Prompt. Return exactly and only these lines: the first of the listing through the one containing "at the centre.".

** start Dataset content **

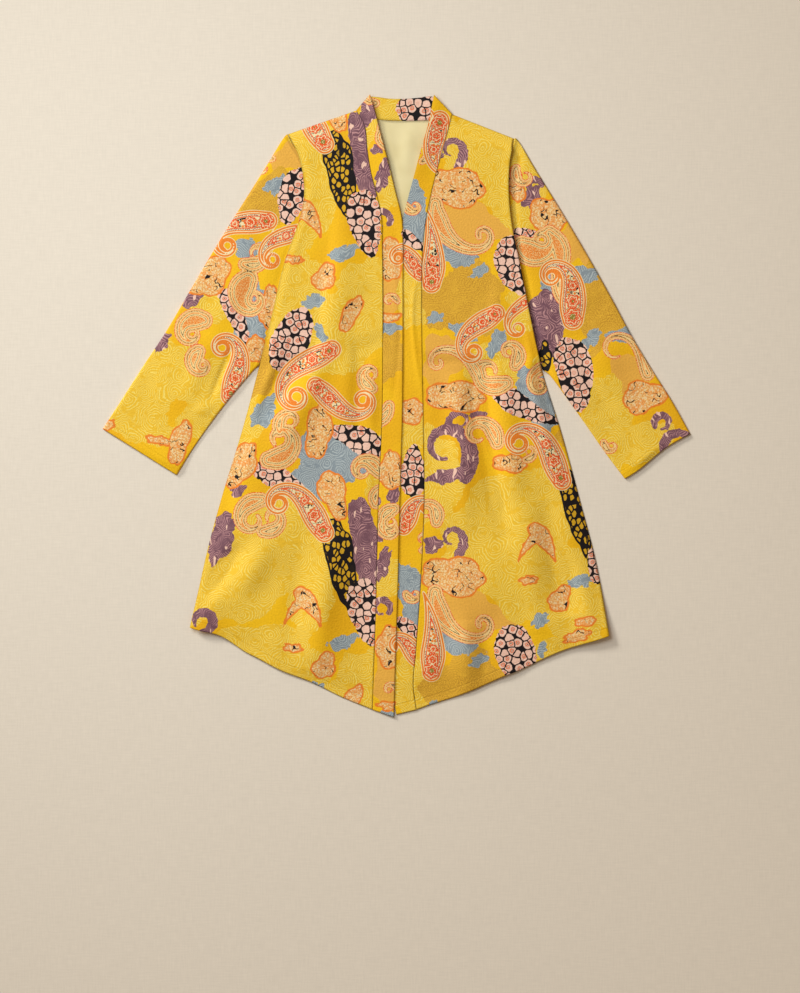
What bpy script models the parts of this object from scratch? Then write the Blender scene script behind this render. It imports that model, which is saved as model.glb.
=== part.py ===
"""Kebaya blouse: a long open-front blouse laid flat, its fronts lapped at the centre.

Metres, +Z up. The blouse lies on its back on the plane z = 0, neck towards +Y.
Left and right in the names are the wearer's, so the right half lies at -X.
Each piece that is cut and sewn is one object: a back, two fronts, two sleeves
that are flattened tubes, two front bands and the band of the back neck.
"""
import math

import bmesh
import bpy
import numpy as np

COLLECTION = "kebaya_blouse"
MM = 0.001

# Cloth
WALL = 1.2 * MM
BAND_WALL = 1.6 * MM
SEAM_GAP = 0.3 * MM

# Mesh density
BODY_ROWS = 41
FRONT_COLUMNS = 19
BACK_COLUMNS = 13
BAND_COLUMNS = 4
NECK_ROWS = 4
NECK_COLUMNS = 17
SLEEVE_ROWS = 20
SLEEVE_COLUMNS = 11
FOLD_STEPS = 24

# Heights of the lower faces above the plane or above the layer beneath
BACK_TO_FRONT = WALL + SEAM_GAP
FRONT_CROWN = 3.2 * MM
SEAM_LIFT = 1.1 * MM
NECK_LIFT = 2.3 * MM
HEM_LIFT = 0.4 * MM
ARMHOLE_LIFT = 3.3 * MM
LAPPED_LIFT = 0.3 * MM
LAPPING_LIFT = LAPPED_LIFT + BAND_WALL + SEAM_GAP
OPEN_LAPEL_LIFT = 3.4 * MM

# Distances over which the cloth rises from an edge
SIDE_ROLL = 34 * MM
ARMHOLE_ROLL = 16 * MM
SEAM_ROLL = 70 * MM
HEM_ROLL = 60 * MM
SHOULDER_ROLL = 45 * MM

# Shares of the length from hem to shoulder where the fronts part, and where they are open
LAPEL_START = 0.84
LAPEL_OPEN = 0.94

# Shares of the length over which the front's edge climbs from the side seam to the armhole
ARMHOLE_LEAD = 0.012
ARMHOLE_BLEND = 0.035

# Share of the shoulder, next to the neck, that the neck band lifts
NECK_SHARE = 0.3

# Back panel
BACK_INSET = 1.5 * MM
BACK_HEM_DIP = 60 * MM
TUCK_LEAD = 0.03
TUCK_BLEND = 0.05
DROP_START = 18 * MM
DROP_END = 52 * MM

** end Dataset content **

Exercise response.
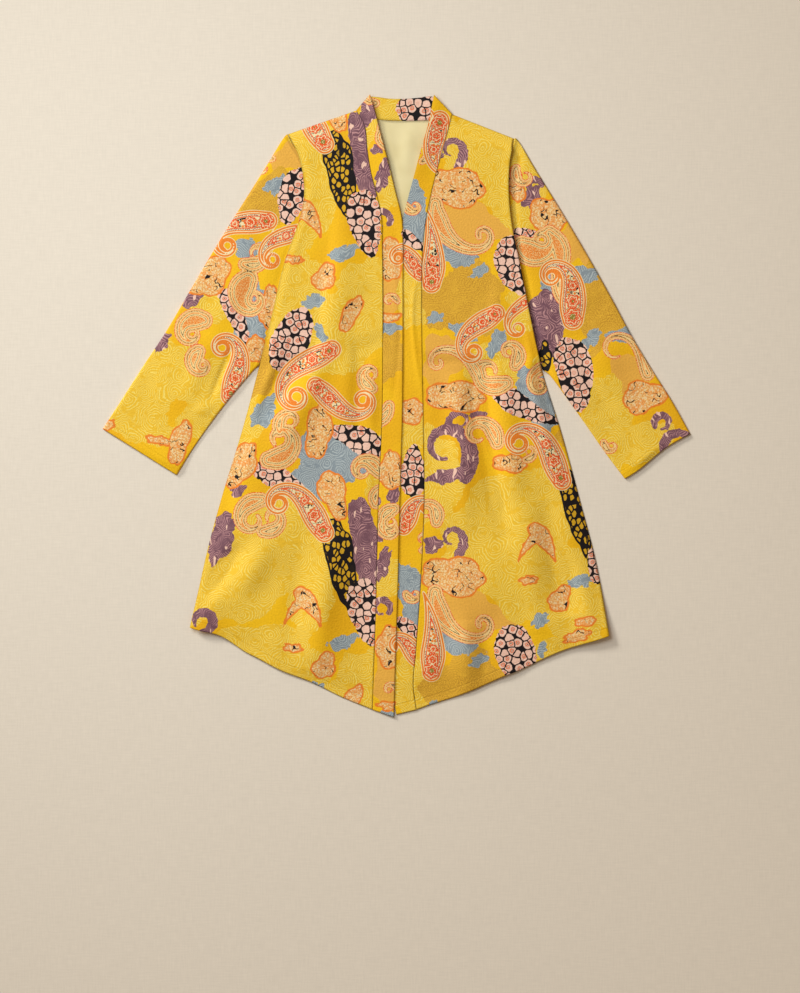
What bpy script models the parts of this object from scratch? Then write the Blender scene script behind this render. It imports that model, which is saved as model.glb.
=== part.py ===
"""Kebaya blouse: a long open-front blouse laid flat, its fronts lapped at the centre.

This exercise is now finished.